Frequently asked questions
Can you finance a fence in San Diego?
Yes. Most San Diego homeowners use a personal home improvement loan, a HELOC, a contractor payment plan, or a 0% promotional credit card to spread the cost over time. Fences typically run $3,000 to $14,000 installed depending on material and length, so financing is a common and practical choice.
Do fence companies offer payment plans?
Some do. Certain contractors partner with third-party lenders to offer installment plans at the point of sale. Rates and terms vary by company and lender, so always ask for the APR in writing before agreeing. It’s also worth comparing that rate against what you’d qualify for through your own bank or credit union.
What credit score do you need to finance a fence?
It depends on the financing path. Personal loans through most banks and credit unions are available to borrowers with scores of 640 and above, though the best rates go to scores of 720 or higher. HELOCs generally require 680 and meaningful home equity. Contractor financing through a third-party lender varies by program.

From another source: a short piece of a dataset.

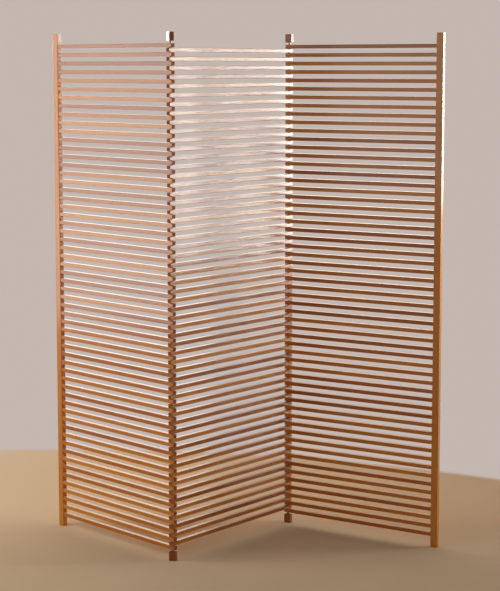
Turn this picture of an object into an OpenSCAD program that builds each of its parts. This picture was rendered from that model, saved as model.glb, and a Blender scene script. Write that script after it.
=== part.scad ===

Is a fence a good use of a HELOC?
Often yes. A fence is a permanent improvement to the property, and a HELOC lets you borrow against your home’s equity at a lower rate than most unsecured options. San Diego home values have held strong, so many homeowners have usable equity available. The main tradeoffs are the few weeks it takes to set up a HELOC and the variable interest rate.
How do I budget for a fence in San Diego?
Start with two or three written, line-item quotes from licensed contractors. Then add 10% as a buffer for surprises like rock in the post holes or an irrigation line relocation. From your total, decide on a down payment (typically 10% to 30%), then target a monthly payment that fits your budget. Our fence cost guide covers the full price range by material.